For anyone used to traditional desktop programming switching to the web, one of the hardest things to wrap your head around is the lack of state. There’s no inherent way of keeping information around when you’re interacting with a user. Each page request starts with a blank slate, you don’t have in-memory variables that can keep track of useful information.
If you’re working in PHP, this is where sessions look like a great solution. They’re a general-purpose mechanism built around cookies, and let you store arbitrary variables that are remembered across all page requests from a particular user. Under the hood, they set a single sessionid cookie on the user’s machine, that’s sent along with any subsequent page requests. That id is used to load a file from the server’s disk containing a list of variable names and values that are stored for that user. Any changes or additions the server makes to the data are saved into that same file.

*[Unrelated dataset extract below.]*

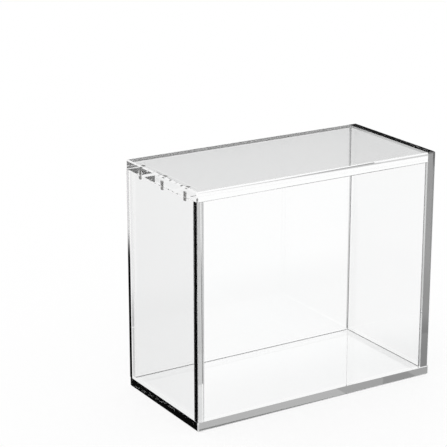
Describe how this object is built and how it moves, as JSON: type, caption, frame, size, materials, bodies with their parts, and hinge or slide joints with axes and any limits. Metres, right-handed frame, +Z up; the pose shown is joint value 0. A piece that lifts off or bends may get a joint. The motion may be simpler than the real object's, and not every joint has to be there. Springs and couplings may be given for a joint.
{
  "type": "trading card display case",
  "caption": "Clear acrylic box with a removable end panel held by small cylinder magnets, made to show one boxed set of trading cards on a shelf.",
  "frame": {"origin": "centre of the case's underside, where it rests on a shelf", "axes": "+X along the case's length, towards its fixed end, so the removable end panel faces -X; the front faces -Y; +Z up"},
  "size_m": [0.2094, 0.1024, 0.181],
  "materials": {
    "clear_acrylic": "polished",
    "magnet_nickel": "polished"
  },
  "bodies": {
    "case": {"base_panel": "clear_acrylic", "top_panel": "clear_acrylic", "front_panel": "clear_acrylic", "back_panel": "clear_acrylic", "fixed_end_panel": "clear_acrylic", "top_magnet_front": "magnet_nickel", "top_magnet_middle": "magnet_nickel", "top_magnet_back": "magnet_nickel"},
    "end_panel": {"removable_end_panel": "clear_acrylic", "end_panel_magnet_front": "magnet_nickel", "end_panel_magnet_middle": "magnet_nickel", "end_panel_magnet_back": "magnet_nickel"}
  },
  "joints": [
    {"name": "end_panel_slide", "type": "slide", "parent": "case", "child": "end_panel", "axis": [-1, 0, 0], "range_m": [0, 0.06]}
  ]
}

From the programmers point of view, you call session_start() and then have access to a global associative array, $_SESSION[]. You set and read entries in this array, and they remain persistent for page requests for a given user as long as they keep sending the cookie. This all looks like a very natural model for storing state, one that traditional app programmers would feel very comfortable with. You could do something similar by setting cookies directly, but then you’re exposing a lot of information to the user, and opens the door to malicious tinkering with your internal server variables.
As you might have guessed, there’s no such thing as a free lunch, and sessions have some significant drawbacks. The data is stored in a file on the server’s disk, which means that you’re tied to a single server and can’t load balance without duplicating that file and any changes across all machines. The file is locked so it can only be accessed by one request at a time, which means that simultaneous requests get serialized, which is a serious problem if you have a long-running calculation in one of them. The locking also results in deadlocks if you’re making sub-requests within the main page request to get parts of the page, and passing the session id cookie manually. In general the behind-the-scenes nature of sessions make it tough to tell who’s connected and debug state problems.
Some of these issues are fixed if you write your own handler to back up the sessions to a database, rather than to file. You still end up locking though, and the database access makes the operation much more expensive. It also requires some planning ahead to know exactly what state you want to store, which abandons a lot of the flexibility that makes sessions so useful.
I ended up with my own API for storing and reading information about each session in a database, using a special cookie ID as a key, generated once a user logs in and is authenticated. I also have a convention where the ID is passed through POST or GET parameters to make sub-requests very easy. It isn’t that different from storing sessions in a database, but it does avoid the locking problem, and makes the database cost explicit on the programming side. The fact that it’s associated with a particular user, and can only be created by logging in, makes it harder to spoof too, and lets you limit the number of connections for a single user.